昨日、もっと近世俳句を読みたいと書いたが、野火に入会して俳句を始めた頃に「日本古典文学全集『近世俳句俳文集』小学館」を買ったことを思い出した。都丸書店500円とラベルが貼ってある。昭和47年第1刷発行とある。出版文化華々し頃の頑丈にできた立派な一冊だ。買うには買ったが何時か読むこともあるだろうとほったらかしてあった本である。都丸書店は高円寺にあった古本屋。高円寺には昔住んでいたこともあるが、引っ越した後も仕事の縁で時々立ち寄った街だ。しかし残念ながら都丸書店高円寺店は2013年閉店したそうである。

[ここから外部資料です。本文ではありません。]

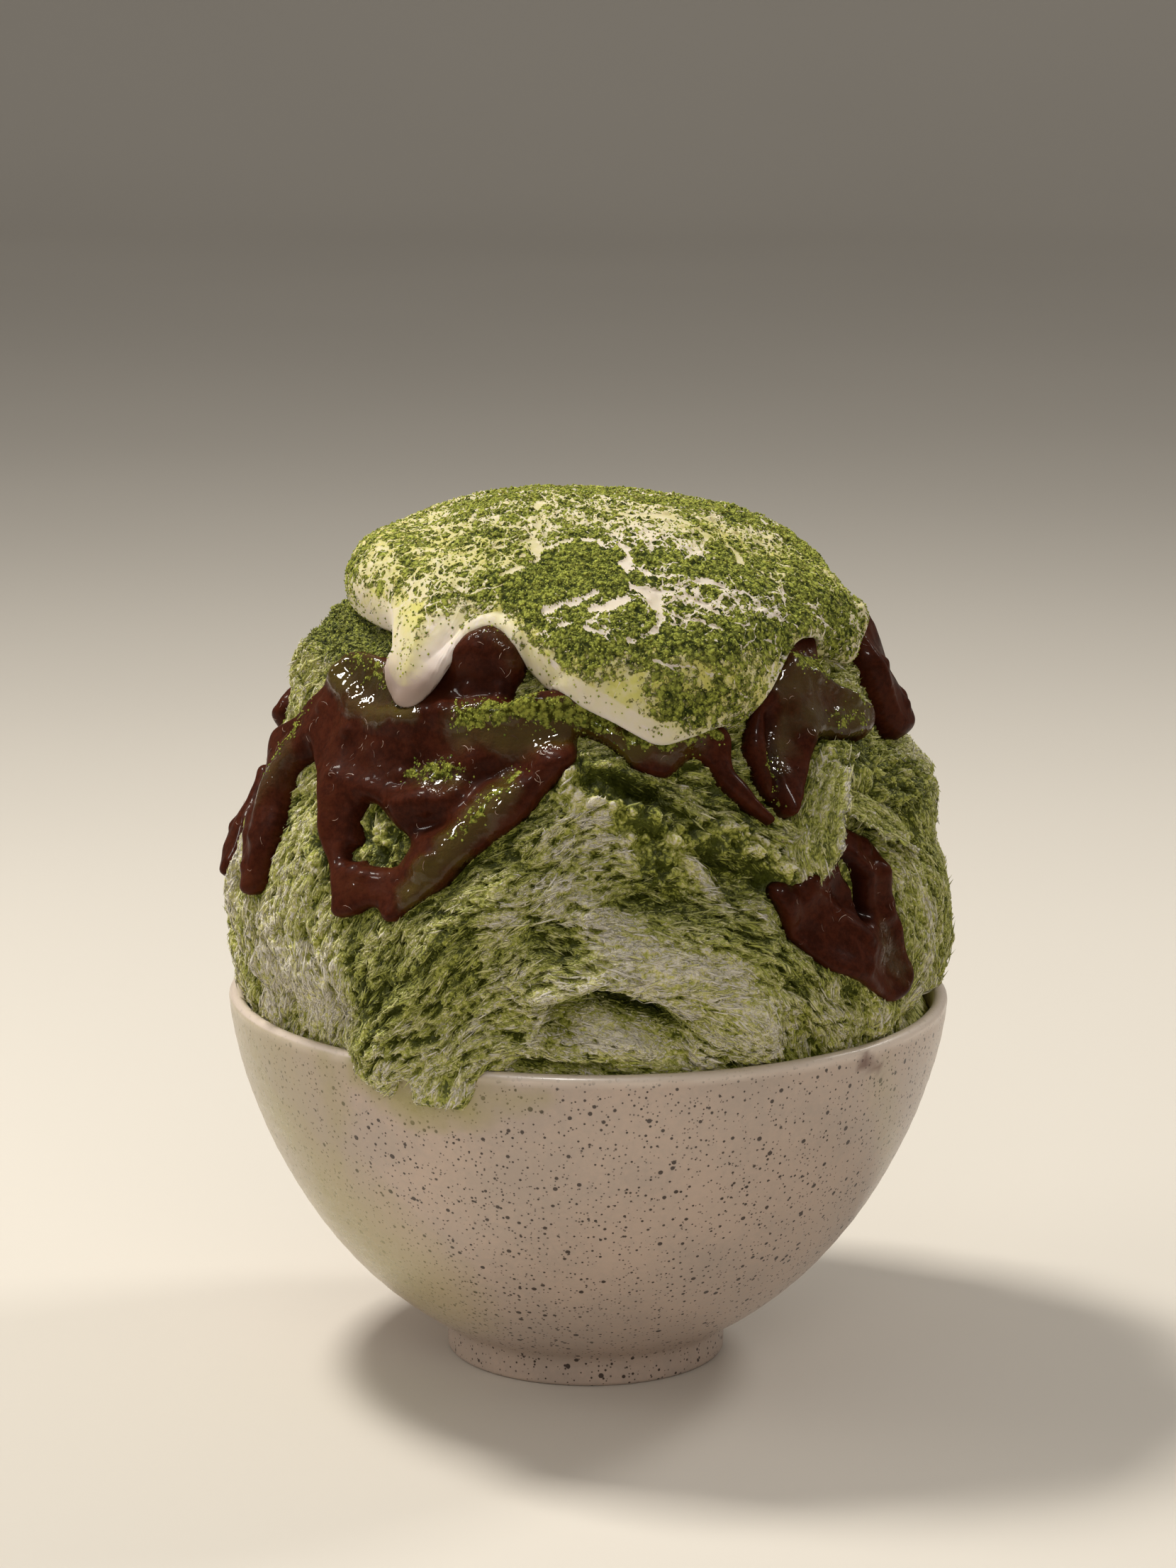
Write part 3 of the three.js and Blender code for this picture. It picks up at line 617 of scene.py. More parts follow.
def folds_at(points, folds, place=place_path):
    """What a set of folds adds at each point: each is highest on its path and fades to its reach."""
    total = np.zeros(len(points))
    for path, reach, amount in folds:
        away = np.clip(away_from(points, place(path)) / reach, 0.0, 1.0)
        total += amount * (1 - away * away) ** 2
    return total


def ice_distance(directions):
    """Distance to the surface of the ice, with its lumps and folds but without its fine relief."""
    points = mound_points(directions)
    above_rim = smoothstep(RIM_HEIGHT + 1, RIM_HEIGHT + 9, points[:, 2] + MOUND_CENTRE)
    lumps = LUMP_HEIGHT * swelling(points, LUMP_SPACING, 1)
    lumps += TUFT_HEIGHT * swelling(points, TUFT_SPACING, 2)
    return mound_distance(directions) + above_rim * lumps + folds_at(points, ICE_FOLDS)


def paste_outline(directions, runs, bare):
    """How far each direction is outside a piece of paste; below zero is inside it."""
    points = mound_points(directions)
    outline = None
    for run in runs:
        away = away_from(points, place_path(run))
        outline = away if outline is None else blended_min(outline, away, PASTE_BLEND)
    outline = outline + 0.5 * swelling(points, 11, 3)
    for run in bare:
        outline = np.maximum(outline, -away_from(points, place_path(run)))
    return outline


def all_paste(directions):
    """The thickness of paste over every direction, whichever piece it belongs to, and its outline."""
    thickest = np.zeros(len(directions))
    outline = np.full(len(directions), np.inf)
    for thickness, runs, bare in PASTE_PIECES.values():
        here = paste_outline(directions, runs, bare)
        thickest = np.maximum(thickest, domed(here, thickness, PASTE_EDGE))
        outline = np.minimum(outline, here)
    return thickest, outline


@lru_cache(maxsize=None)
def hem_line():
    """The cream's hem as azimuths from -180 to 180 degrees, heights, and points of the smooth mound."""
    azimuth, height = np.array(CREAM_HEM, float).T
    azimuth = np.concatenate([azimuth - 360, azimuth, azimuth + 360])
    turns = np.linspace(-180, 180, 361)
    heights = curve_through(azimuth, np.tile(height, 3), turns)
    return turns, heights, place_path(np.column_stack([turns, heights]))


def cream_outline(directions):
    """How far each direction is outside the cream; below zero is under it."""
    points = mound_points(directions)
    turns, heights, line = hem_line()
    below = points[:, 2] + MOUND_CENTRE < np.interp(np.degrees(azimuths(points)), turns, heights)
    away = np.full(len(points), np.inf)
    for first in range(0, len(line), 30):
        away = np.minimum(away, squared_gaps(points, line[first : first + 31, :3]).min(axis=1))
    away = np.sqrt(np.maximum(away, 0.0))
    return np.where(below, away, -away)


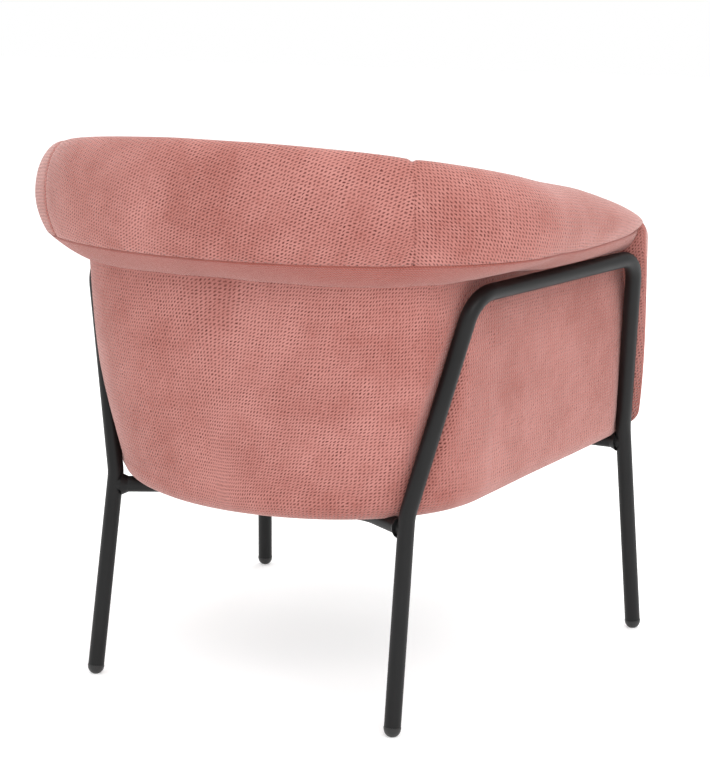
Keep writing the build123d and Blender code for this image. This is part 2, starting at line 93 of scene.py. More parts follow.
ARM_FRONT_RISE = 0.028
TUBE_RADIUS = 0.011

# Plan outlines of the tub: half width, depth behind the centre, corner power, widening to the front.
OUTSIDE_TOP = (0.280, 0.210, 3.3, 0.148)
OUTSIDE_BOTTOM = (0.280, 0.205, 1.95, 0.078)
INSIDE_TOP = (0.222, 0.147, 2.6, 0.05)
INSIDE_BOTTOM = (0.204, 0.112, 2.2, 0.05)

# Corners of the left side frame's centre line, from the rear foot over the arm to the front foot.
FRAME_LINE = [(0.235, 0.260, 0.012), (0.2285, 0.2135, 0.276), (0.295, 0.1625, 0.556),
              (0.351, -0.2065, 0.564), (0.308, -0.2825, 0.305), (0.3225, -0.302, 0.012)]


# ---------------------------------------------------------------- node materials
KNIT_PITCH = 0.0047                     # between neighbouring columns, and rows, of loops
STRIP_PITCH = 0.0036                    # the same on the strip under the rim, cut on the bias
STRIP_BIAS = 0.7
LEAN_WEIGHT = 2.2                       # how strongly the loops slant
PIT_SHARPNESS = 3.0
BLACK_FIBRE = (0.010, 0.010, 0.011, 1)
GREY_FIBRE = (0.028, 0.028, 0.030, 1)
BLACK_COAT = (0.0045, 0.0045, 0.0047, 1)
RUBBED_COAT = (0.0080, 0.0080, 0.0083, 1)
BLACK_PLASTIC = (0.010, 0.010, 0.010, 1)
SCUFFED_PLASTIC = (0.075, 0.072, 0.068, 1)
BLUE_ZINC = (0.46, 0.47, 0.49, 1)
YELLOW_ZINC = (0.62, 0.61, 0.58, 1)
SHEEN_PINK = (1.0, 0.80, 0.77, 1.0)


def new_material(name):
    """A material with an empty Principled shader; returns it with its node tree and shader."""
    material = bpy.data.materials.new(name)
    material.use_nodes = True
    tree = material.node_tree
    shader = next(each for each in tree.nodes if each.type == "BSDF_PRINCIPLED")
    return material, tree, shader


def node(tree, kind, inputs=None, **settings):
    """Add a shader node; an input is either another node's socket or a value."""
    made = tree.nodes.new("ShaderNode" + kind)
    for key, value in settings.items():
        setattr(made, key, value)
    for key, value in (inputs or {}).items():
        if isinstance(value, bpy.types.NodeSocket):
            tree.links.new(value, made.inputs[key])
        else:
            made.inputs[key].default_value = value
    return made


def maths(tree, operation, first, second=0.0, third=0.0):
    """One sum on up to three values."""
    values = {0: first, 1: second, 2: third}
    return node(tree, "Math", values, operation=operation).outputs[0]


def noise_at(tree, place, scale, detail=2.0, roughness=0.5):
    """Soft noise from 0 to 1, with about `scale` bumps to the metre."""
    values = {"Vector": place, "Scale": scale, "Detail": detail, "Roughness": roughness}
    return node(tree, "TexNoise", values).outputs["Fac"]


def blend(tree, amount, first, second):
    """Mix two colours, each a socket or a value."""
    mix = node(tree, "Mix", {"Factor": amount}, data_type="RGBA")
    for socket, value in ((mix.inputs[6], first), (mix.inputs[7], second)):
        if isinstance(value, bpy.types.NodeSocket):
            tree.links.new(value, socket)
        else:
            socket.default_value = value
    return mix.outputs[2]


def spread(tree, value, low, high, to_low=0.0, to_high=1.0):
    """Stretch a value's range from low..high to another, and hold it there."""
    limits = {"Value": value, "From Min": low, "From Max": high, "To Min": to_low, "To Max": to_high}
    return node(tree, "MapRange", limits).outputs[0]


def wire(tree, shader, colour, rough, relief, strength, distance):
    """Join a colour, a roughness and a bump to the shader; distance is the bump's height in metres."""
    tree.links.new(colour, shader.inputs["Base Color"])
    tree.links.new(rough, shader.inputs["Roughness"])
    bump = node(tree, "Bump", {"Height": relief, "Strength": strength, "Distance": distance})
    tree.links.new(bump.outputs[0], shader.inputs["Normal"])


def wave(tree, value):
    """A smooth wave from 0 to 1, highest at each whole number."""
    turned = maths(tree, "MULTIPLY", value, 2 * pi)
    return maths(tree, "MULTIPLY_ADD", maths(tree, "COSINE", turned), 0.5, 0.5)


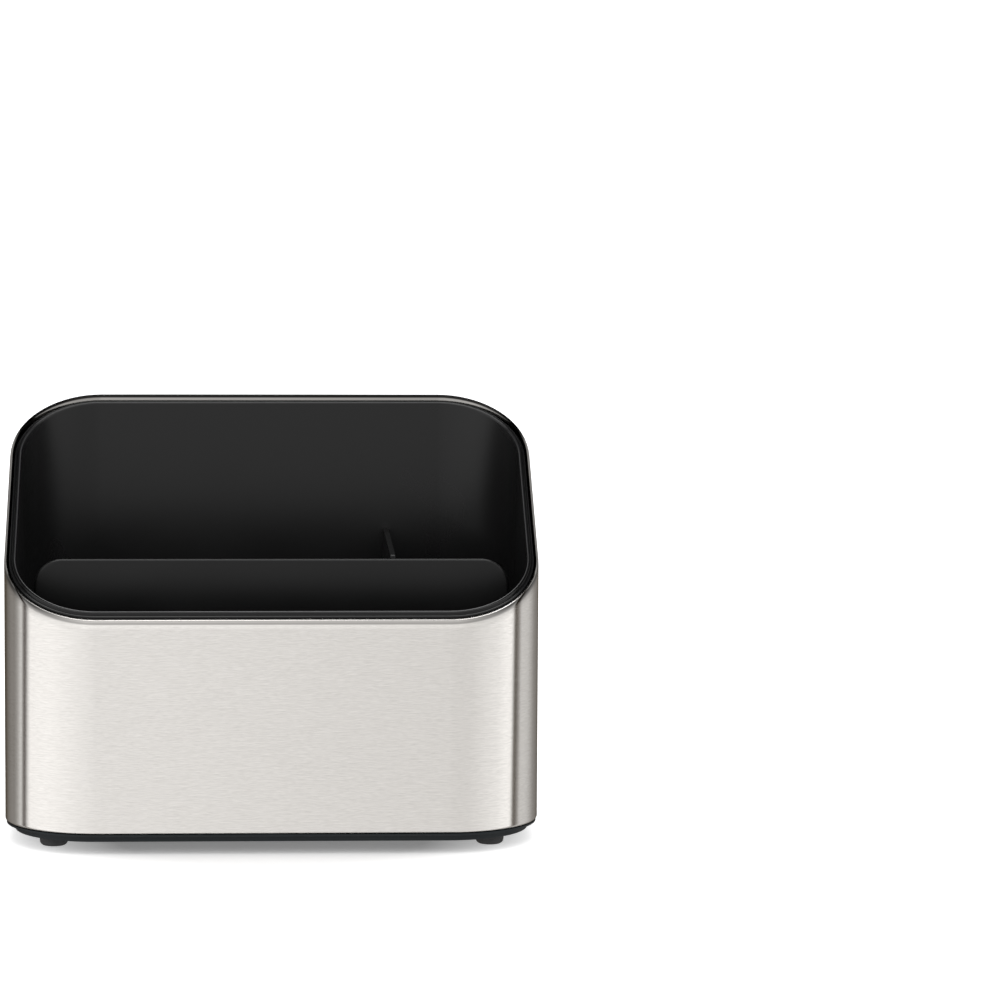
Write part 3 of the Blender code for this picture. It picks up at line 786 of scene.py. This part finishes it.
# Degrees over the top, from the wall behind the camera to the one behind the caddy
CEILING_TONES = (
    (0, 0.80), (12, 0.55), (30, 0.45), (40, 0.45), (50, 1.40), (98, 1.40), (102, 0.06),
    (129, 0.05), (131, 2.40), (150, 2.40), (168, 0.85), (180, 0.85),
)
# Degrees to either side, and how much of the ceiling's tone is left there
SIDE_TONES = (
    (0, 1.0), (84, 1.0), (91, 0.15), (106, 0.10), (140, 0.40), (158, 0.45), (168, 1.0),
    (180, 1.0),
)
# Degrees above the horizon where the ceiling starts, and hides the walls
CEILING_START = 18
CEILING_FULL = 40
print("brightest wall and ceiling:", max(tone for _, tone in WALL_TONES),
      max(tone for _, tone in CEILING_TONES))

# %% What a shiny surface sees
world = bpy.data.worlds.new("studio")
bpy.context.scene.world = world
world.use_nodes = True
world.node_tree.nodes.clear()
room = Wiring(world.node_tree)

direction = room.axes(room.add("ShaderNodeTexCoord").outputs["Generated"])
nearer = room.math("MULTIPLY", direction["Y"], -1.0)
bearing = room.math("DEGREES", room.math("ARCTAN2", direction["X"], nearer))
over_top = room.math("DEGREES", room.math("ARCTAN2", direction["Z"], nearer))
height = room.math("DEGREES", room.math("ARCSINE", direction["Z"]))

walls = room.steps(bearing, WALL_TONES, WALL_WARMTH)
ceiling = room.steps(over_top, CEILING_TONES)
dimming = room.steps(room.math("ABSOLUTE", bearing), SIDE_TONES)
dimmed = room.mix("RGBA", 1.0, ceiling, dimming, way="MULTIPLY")
overhead = room.ramp(height, CEILING_START, CEILING_FULL, curve="SMOOTHSTEP")
surround = room.mix("RGBA", overhead, walls, dimmed)
print("the room is drawn by", len(world.node_tree.nodes), "nodes")

# %% Plain white for the camera, even light for matt surfaces
FULL_LIGHT = 1.0
EVEN_LIGHT = 0.85


def light(colour, strength):
    """A background that shines in this colour."""
    node = room.add("ShaderNodeBackground", Color=colour, Strength=strength)
    return node.outputs["Background"]


def either(share, first, second):
    """The second light where share is 1, else the first."""
    node = room.add("ShaderNodeMixShader", placed={0: share, 1: first, 2: second})
    return node.outputs["Shader"]


off_surfaces = either(seen_by(room, "Glossy", "Transmission"),
                      light(WHITE, EVEN_LIGHT), light(surround, FULL_LIGHT))
seen = either(seen_by(room, "Camera"), off_surfaces, light(WHITE, FULL_LIGHT))
room.add("ShaderNodeOutputWorld", Surface=seen)
print("even light for matt surfaces:", EVEN_LIGHT)

# %% [markdown]
# ## The lamp
# The shadow under the caddy is faint, with wide soft edges. A sun or a small lamp would
# draw a hard one, and the even light of the room hardly any. One wide lamp overhead, at
# low power, gives it just enough of a shape.

# %% One wide lamp overhead
LAMP_SIZE = (1.2, 0.4)
LAMP_HEIGHT = 1.3
LAMP_WATTS = 5

lamp_data = bpy.data.lights.new("overhead_panel", "AREA")
lamp_data.shape = "RECTANGLE"
lamp_data.size, lamp_data.size_y = LAMP_SIZE
lamp_data.energy = LAMP_WATTS
lamp = bpy.data.objects.new("overhead_panel", lamp_data)
bpy.context.scene.collection.objects.link(lamp)
lamp.location = (0, 0, LAMP_HEIGHT)
print("lamp power in watts:", lamp_data.energy)

# %% [markdown]
# ## Colours as they are written
# Blender's usual view transform softens bright colours, which would dull a white floor.
# The Standard one shows each colour as it is written.

bpy.context.scene.view_settings.view_transform = "Standard"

私の本棚には森澄雄の『花眼』飯田龍太『百戸の谿』『大野林火句集』など少なからず都丸書店で買った本が並んでいる。

にがゝしいつ迄嵐ふきのたう 山崎宗鑑

手をついて歌申しあぐる蛙かな

さむくともひになあたりそ雪仏

 『近世俳句俳文集』に最初に紹介されているのは俳諧の開祖として名高い山崎宗鑑。「蕗」「と吹く」をかけたり、古今集の仮名序を思わせたり、雪だるまが日に当たって解けるのは当り前。当時の俳諧は詩を目指していなかったのだろう。でも俳句の原点であることは何となく分かる気がする。